Proper car maintenance is crucial for the success of your vehicle. While the interval at which you get your vehicle serviced varies based on many factors, one thing most people agree on is that it should be done at least once every year or after 15,000 kilometres (whichever comes first). Your car service should include oil changes, tune-ups, brake checks, exhaust fans and other elements with the average cost of a car service in Australia between $150 to $550. 


Compulsory Third Party (CTP) insurance is mandatory by law and compensates injured parties in the event of a car accident. In Victoria, Tasmania, South Australia, Western Australia, the Northern Territory and the Australian Capital Territory, CTP insurance is included in your vehicle registration. In Queensland and New South Wales, you must purchase CTP insurance separately from your registration.
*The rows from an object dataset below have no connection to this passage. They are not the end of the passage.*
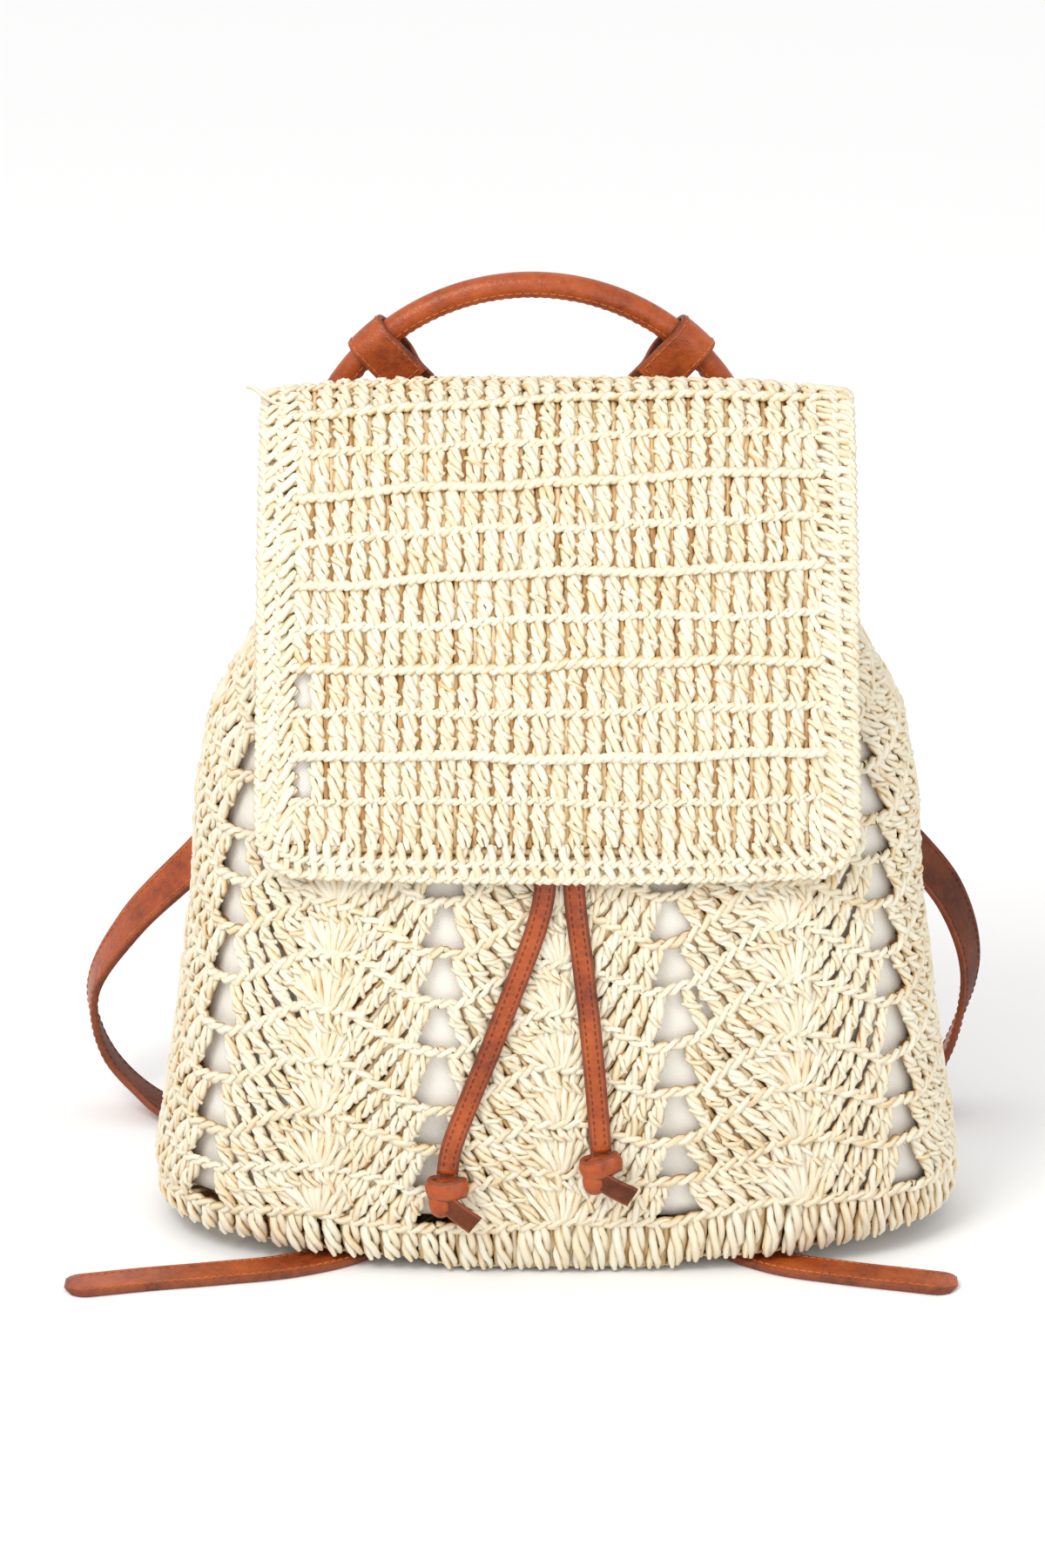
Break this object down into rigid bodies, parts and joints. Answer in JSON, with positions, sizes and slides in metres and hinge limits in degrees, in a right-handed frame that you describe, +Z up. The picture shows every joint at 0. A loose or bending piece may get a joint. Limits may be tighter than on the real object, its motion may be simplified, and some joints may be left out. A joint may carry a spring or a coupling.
{
  "type": "backpack",
  "caption": "Soft crocheted straw backpack with a fold-over flap, a rolled leather handle, leather shoulder straps and a knotted drawstring.",
  "frame": {"origin": "middle of the base's flat underside, on the floor that the bag stands on", "axes": "+Z up, -Y towards the front with the flap and the laces, +X to the right as seen from the front"},
  "size_m": [0.3694, 0.2078, 0.3745],
  "materials": {
    "straw": "matt paper straw, crocheted",
    "lining_cloth": "matt twill",
    "leather": "grained, satin, stitched edges"
  },
  "bodies": {
    "root": {"body_wall": "straw", "base_panel": "straw", "lining": "lining_cloth", "flap": "straw", "flap_lining": "lining_cloth", "handle": "leather", "handle_tab_left": "leather", "handle_tab_right": "leather", "back_patch": "leather", "shoulder_strap_left": "leather", "shoulder_strap_right": "leather", "corner_patch_left": "leather", "corner_patch_right": "leather", "strap_tail_left": "leather", "strap_tail_right": "leather", "drawstring": "leather", "lace_left": "leather", "lace_right": "leather", "knot_left": "leather", "knot_right": "leather"}
  },
  "joints": []
}
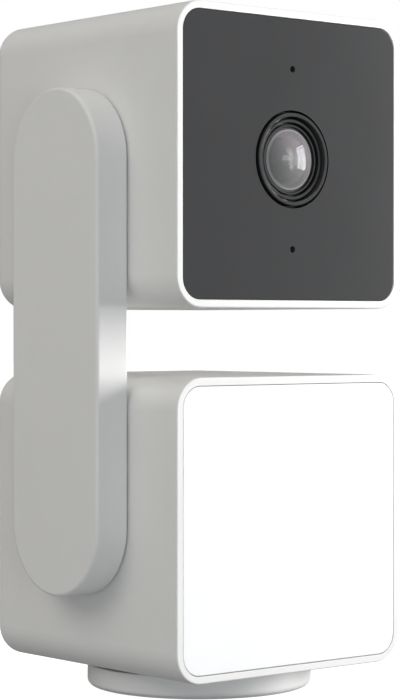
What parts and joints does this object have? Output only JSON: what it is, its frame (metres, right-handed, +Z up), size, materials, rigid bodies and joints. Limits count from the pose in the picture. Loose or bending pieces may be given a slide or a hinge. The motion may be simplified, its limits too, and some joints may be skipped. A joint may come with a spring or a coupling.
{
  "type": "floodlight security camera",
  "caption": "Compact pan-and-tilt security camera: a rounded camera block above a matching light block, joined by a side arm, on a round turning base with a tripod thread.",
  "frame": {"origin": "on the pan axis in the plane the camera stands on, at the mouth of the tripod thread", "axes": "+Z up along the pan axis, -Y out of the lens and light, +X to the viewer's right when facing the front (the arm is on the -X side)"},
  "size_m": [0.0611, 0.0557, 0.1242],
  "materials": {
    "white_shell": "fine satin",
    "black_face": "satin, dark",
    "opal_diffuser": "opal, satin",
    "lens_glass": "polished, coated",
    "lens_ring": "satin black",
    "lens_black": "matt black",
    "rubber_grey": "matt",
    "rubber_black": "matt",
    "steel": "plain",
    "screw_steel": "blackened",
    "brass": "turned",
    "aluminium": "anodised",
    "gear_nylon": "natural nylon",
    "bush_acetal": "black acetal",
    "frame_plastic": "moulded grey",
    "reflector_white": "glossy white",
    "pcb": "green solder mask",
    "led_core_board": "white solder mask",
    "chip_black": "moulded black",
    "led_yellow": "phosphor",
    "led_clear": "dark tinted epoxy",
    "pipe_clear": "clear",
    "cone_black": "doped paper"
  },
  "bodies": {
    "base": {"base_cover": "white_shell", "base_plate": "white_shell", "foot_ring": "rubber_grey", "base_weight": "steel", "tripod_insert": "brass", "base_screws": "screw_steel", "pan_gear": "gear_nylon", "pan_retainer": "steel"},
    "lower_body": {"light_housing": "white_shell", "light_diffuser": "opal_diffuser", "light_gasket": "rubber_black", "light_reflector": "reflector_white", "led_board": "led_core_board", "led_chips": "led_yellow", "heatsink": "aluminium", "main_board": "pcb", "main_board_parts": "chip_black", "pan_motor_bracket": "steel", "pan_motor": "steel", "light_screws": "screw_steel", "pan_bush": "bush_acetal", "speaker_frame": "frame_plastic", "speaker_cone": "cone_black", "inlet_board": "pcb", "power_inlet": "steel", "arm_cover": "white_shell", "arm_lid": "white_shell", "arm_screws": "screw_steel", "arm_sleeve": "steel", "arm_nut": "brass", "arm_cable": "rubber_black", "slip_ring_core": "bush_acetal", "tilt_hub": "steel", "tilt_gear": "gear_nylon", "tilt_retainer": "steel"},
    "camera_head": {"head_housing": "white_shell", "face_plate": "black_face", "face_gasket": "rubber_black", "lens_ring": "lens_ring", "lens_hood": "lens_black", "lens_dome": "lens_glass", "lens_barrel": "lens_black", "lens_element": "lens_glass", "lens_holder": "lens_black", "image_sensor": "chip_black", "camera_board": "pcb", "camera_board_parts": "chip_black", "infrared_leds": "led_clear", "microphone": "rubber_black", "status_light": "pipe_clear", "head_chassis": "frame_plastic", "head_cable": "rubber_black", "head_screws": "screw_steel", "tilt_motor": "steel", "tilt_bush": "bush_acetal", "card_socket": "steel"},
    "pan_pinion": {"pan_pinion": "steel"},
    "tilt_pinion": {"tilt_pinion": "steel"},
    "setup_button": {"setup_button": "rubber_grey"}
  },
  "joints": [
    {"name": "pan", "type": "hinge", "parent": "base", "child": "lower_body", "pos_m": [0, 0, 0.0074], "axis": [0, 0, 1], "range_deg": [-174, 174]},
    {"name": "pan_pinion_spin", "type": "hinge", "parent": "lower_body", "child": "pan_pinion", "pos_m": [0.012, 0.01204, 0.0074], "axis": [0, 0, 1], "range_deg": [-815, 815]},
    {"name": "tilt", "type": "hinge", "parent": "lower_body", "child": "camera_head", "pos_m": [-0.0245, 0, 0.0974], "axis": [1, 0, 0], "range_deg": [-90, 90]},
    {"name": "tilt_pinion_spin", "type": "hinge", "parent": "camera_head", "child": "tilt_pinion", "pos_m": [-0.0217, 0.012, 0.0884], "axis": [1, 0, 0], "range_deg": [-362, 362]},
    {"name": "button_press", "type": "slide", "parent": "lower_body", "child": "setup_button", "axis": [0, -1, 0], "range_m": [0, 0.0005], "stiffness_N_per_m": 1000}
  ],
  "couplings": [
    {"joint": "pan_pinion_spin", "follows": "pan", "ratio": 4.6667},
    {"joint": "tilt_pinion_spin", "follows": "tilt", "ratio": 4}
  ]
}
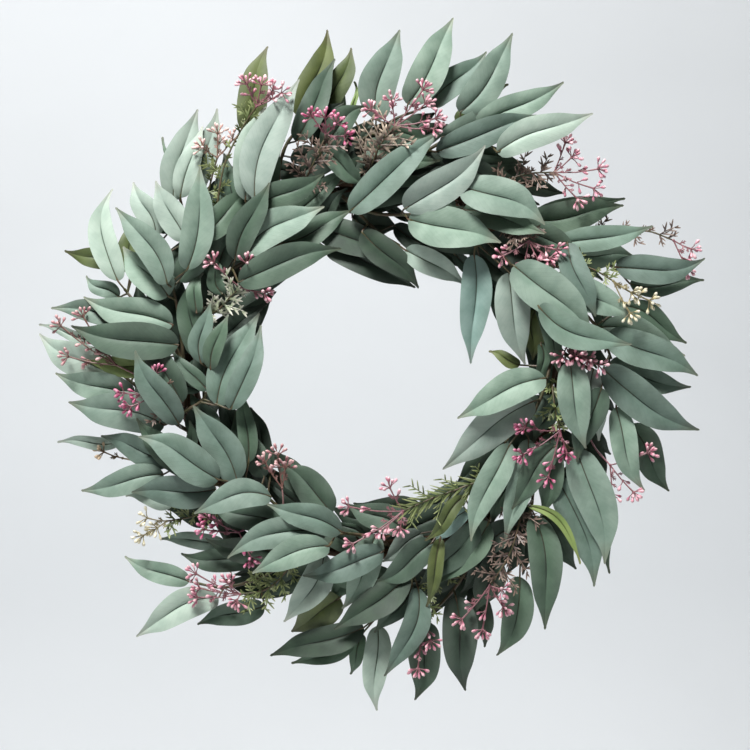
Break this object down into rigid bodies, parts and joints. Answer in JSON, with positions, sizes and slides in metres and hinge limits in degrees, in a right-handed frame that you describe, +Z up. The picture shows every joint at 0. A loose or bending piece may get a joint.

You can also purchase ‘third party’ insurance - which covers damage caused to someone else's vehicle or property if you're liable for it. Alternatively, you can buy 'comprehensive car insurance' that covers damage to your own vehicle as well as theft, fire and malicious damage. It's very important to make sure that you have your car insurance in place before you first drive away!


If you choose to finance your vehicle with a loan, the majority of car finance lenders require you to organise comprehensive car insurance before it can be settled.

Summing Up

Ensure that when you are shopping for a new vehicle that you take into account these additional costs to ensure you don’t spend more than you can afford and keep your budget on track.